Regarding those psychologists on the panel… they couldn’t come to any definitive conclusion regarding the impact of games on children’s behavior. For example, Dr. Elizabeth Carll of the American Psychological Association and Dr. David Bickham of the Harvard Medical School both said that games “may” or “might” cause feelings of aggression, but they also pointed out that there really hasn’t been substantial long-term evidence to confirm that belief. Despite this, both Carll and Bickman argued that government should just go ahead and regulate anyway!

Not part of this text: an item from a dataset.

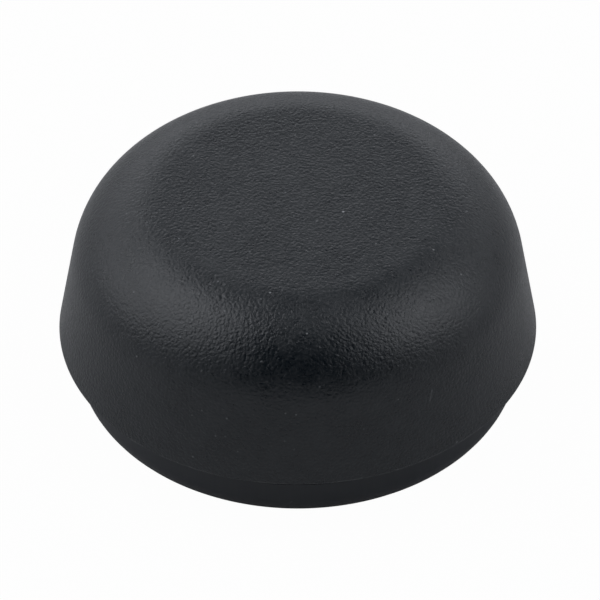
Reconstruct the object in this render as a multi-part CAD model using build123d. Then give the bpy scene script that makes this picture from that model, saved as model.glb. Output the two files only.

But Dr. Williams of the Univ. of Illinois, who has authored several studies on these issues, pointed to the many problems with current research, including that fact that there are no long-term, longitudinal studies and that the current short-term experiments are typically conducted in very unnatural laboratory settings. (Those settings also are devoid of the sort of group or community play that increasingly typifies gaming). Moreover, many of these studies do not account for other “environmental” factors that might have a bearing on actual aggression, such as broken homes, parental abuse, drugs, bad neighborhoods, or medical or mental conditions.

More specifically, Dr. Williams brought up what I think is the most important issue related to all “media effects” research. That is, does arousal equal aggression? Just because a particular study reveals that watching simulated violence in a movie, TV show or video game leads to feelings of “arousal” (heightened brain or heart waves, punching a Bobo doll, etc.), does that mean that actual aggression or violence will follow out in a real-world environment? You would think an important question like that would get a lot more attention in the media effects literature or in the public debate over regulating media. But it doesn’t. I actually read a lot of these studies and some of them raise this issue, but many just continue to rely on some sort of proxy as an indication of real-world aggression. But humans can get “aroused” from many things and not turn into violent monsters. Reading a riveting book, watching a scary movie, watching a bruising boxing match, listening to a loud rock concert… those are just a few things that millions of people have been doing for the past few decades without turning around and harming others afterwards. Did the media in question “arouse” them? You bet. Your heart and head can really get pumping when you enjoy powerful media images or sounds. But it doesn’t follow that you become aggressive thug just because you get aroused by those media.

Indeed, if it was that case that such a clear link existed, it should be showing up in the numbers. Cultural and social indicators, that is. But it’s not. As I also pointed out in my recent paper, while the laboratory studies have been largely inconclusive, it is possible to at least analyze the claim that there is a correlation between general exposure to video games and declining cultural indicators. Data is readily available on many cultural indicators of concern and can be plotted against increasing childhood exposure to media and video games. And all those numbers–juvenile violence, kids carrying weapons in schools, high school drop-out rates, teen pregnancy, etc–are all going down. In particular, according to the FBI, aggregate violent crime by juveniles fell 43 percent from 1995-2004. This evidence was also completely ignored at today’s hearing.

So, the picture politicians are painting about video games is being based on half-truths, myths, and misperceptions. I guess I should have expected as much going into today’s Senate hearing. But I keep hoping that policymakers will be willing to listen to reason and the facts in debates about media policy. Silly me. When will I ever learn?